Rep. Bennie Thompson (D-Miss.), chairman of the House Homeland Security Committee, said he was pleased with the fiscal 2011 budget proposal.
'Given the current fiscal environment, I am pleased that the President saw fit to ask for $56 billion for the Department of Homeland Security for its ongoing efforts at deterring, detecting, preventing, and responding to terrorism and other threats,' Thompson said in a statement Monday.
Thompson approved of additional investments in aviation security, including the procurement of whole body imaging devices and explosive trace detection equipment. He also endorsed expanding the air marshal force and acquiring more canine teams.
Funding for staffing at US land ports, research and development for cybersecurity, and immigration enforcement in the Secure Communities Program also struck Thompson as justified.
However, he expressed disappointment over proposed cuts to specific grant programs.

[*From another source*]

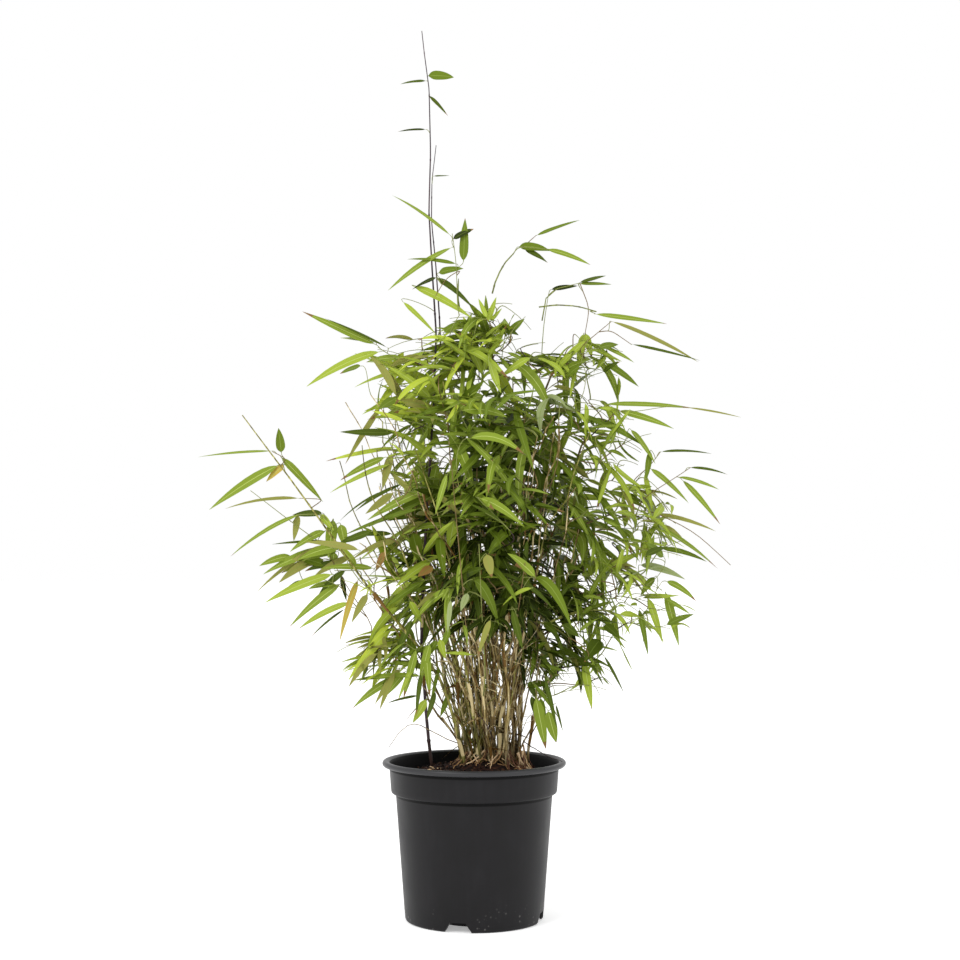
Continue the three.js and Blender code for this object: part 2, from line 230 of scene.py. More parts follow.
pot_profile += [
    (COLLAR_TOP_RADIUS, LIP_TOP - 7.4),
    (COLLAR_TOP_RADIUS + 0.3, LIP_TOP - 5.4),
    (COLLAR_TOP_RADIUS + 1.5, LIP_TOP - 4.8),
    (COLLAR_TOP_RADIUS + 3, LIP_TOP - 5.6),
]
lip_start = len(pot_profile)
pot_profile += [
    *arc(LIP_RADIUS - LIP_ROLL, LIP_TOP - LIP_ROLL, LIP_ROLL, -85, 95, 12),
    (LIP_RADIUS - 5.5, LIP_TOP - 0.5),
    (LIP_RADIUS - 7.2, LIP_TOP - 1.9),
]
lip_end = len(pot_profile) - 1
pot_profile += [
    (LIP_RADIUS - 8.3, LIP_TOP - 5),
    (COLLAR_FOOT_RADIUS - WALL, COLLAR_FOOT + 1.5),
    (WALL_TOP_RADIUS - WALL, COLLAR_FOOT - 3),
    (WALL_FOOT_RADIUS - WALL + 0.8, CHANNEL_RISE + WALL),
    (PAD_RADIUS + 3.2, CHANNEL_RISE + WALL),
    (PAD_RADIUS - WALL, WALL),
    (0, WALL),
]

notch_corners = [
    turn + side * math.asin(half / WALL_FOOT_RADIUS)
    for turn in NOTCH_TURNS
    for side in (-1, 1)
    for half in (NOTCH_HALF_TOP, NOTCH_HALF_FOOT)
]
turns = np.array(
    sorted({round(a % (2 * math.pi), 6) for a in notch_corners})
    + [2 * math.pi * k / POT_SIDES for k in range(POT_SIDES)]
)
turns.sort()
keep = np.append(np.diff(turns) > 0.004, True)
turns = turns[keep]

pot_points, pot_faces = [], []
for i, (radius, height) in enumerate(pot_profile):
    for turn in turns:
        z = max(height, notch_height(turn)) if rim_start <= i < rim_end else height
        pot_points.append(
            (radius * math.cos(turn) * MM, radius * math.sin(turn) * MM, z * MM)
        )
sides = len(turns)
for i in range(len(pot_profile) - 1):
    for k in range(sides):
        a, b = i * sides + k, i * sides + (k + 1) % sides
        ring = (a, b, b + sides, a + sides)
        if i == 0:
            ring = (a, b + sides, a + sides)
        elif i == len(pot_profile) - 2:
            ring = (a, b, b + sides)
        pot_faces.append(ring)
PLASTIC, SHADED, LIP = range(3)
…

'At the same time, I am disappointed that the President's budget reduces funding for a variety of grant programs, including much needed assistance to our firefighters, and fails to provide the necessary resources for DHS to meet its international cargo screening requirements,' Thompson said.
Rep. Hal Rogers (R-Ky.), ranking member of the House Homeland Security Appropriations Subcommittee, slammed the budget as wholly inadequate for US security needs.
'Every day our nation is under attack,' Rogers protested in a statement Monday. 'Whether it is a terrorist attempting to blow up a plane, a vicious drug lord raging war along our border, or a foreign national trying to hack into our national security systems, we face persistent threats that are only increasing.
'Despite these glaring facts, the administration has put forward an alarming and self-centered budget that is woefully lacking in many critical areas,' Rogers added.
Rogers accused the White House of slashing research funds, reducing US Border Patrol agents, and cutting Coast Guard personnel.
DHS officials acknowledged in the Monday conference call that the budget would decrease US Coast Guard personnel by about 1,100 and US Border Patrol agents by about 180 agents. Officials argued the cuts in personnel, which would occur through natural attrition, provide those agencies with the right mix of personnel, technology, and infrastructure to fulfill the department's missions in fiscal 2011.
The fiscal 2011 budget also would provide $200 million for security at civilian trials for 9/11 conspirators such as Khalid Sheikh Mohammed–which Rogers blasted a 'slush fund to house terrorists on American soil.'
Rogers and other Republicans adamantly oppose moving Mohammed and other terrorists from the prison at Guantanamo Bay, Cuba, and providing them with trials in the US civilian court system rather than in US military tribunals.
'We've been down this road before. By cutting major operational assets while at the same time providing significant increases for the secretary's personal office and staff, the President has all but guaranteed his homeland security budget dead on arrival,' Rogers declared.
Sen. Joe Lieberman (I-Conn.), chairman of the Senate Homeland Security and Governmental Affairs Committee, also opposed cuts to US Coast Guard personnel and funding security for civilian trials for terrorists.
But, Lieberman said in a statement Monday, the budget appropriately reflected tough economic times while balancing US security needs. He praised the additional $900 million total proposed for boosting aviation security in the proposed budget.
'Difficult budget decisions must be made, and I offer my support to the President and his administration for making those difficult decisions,' Lieberman said.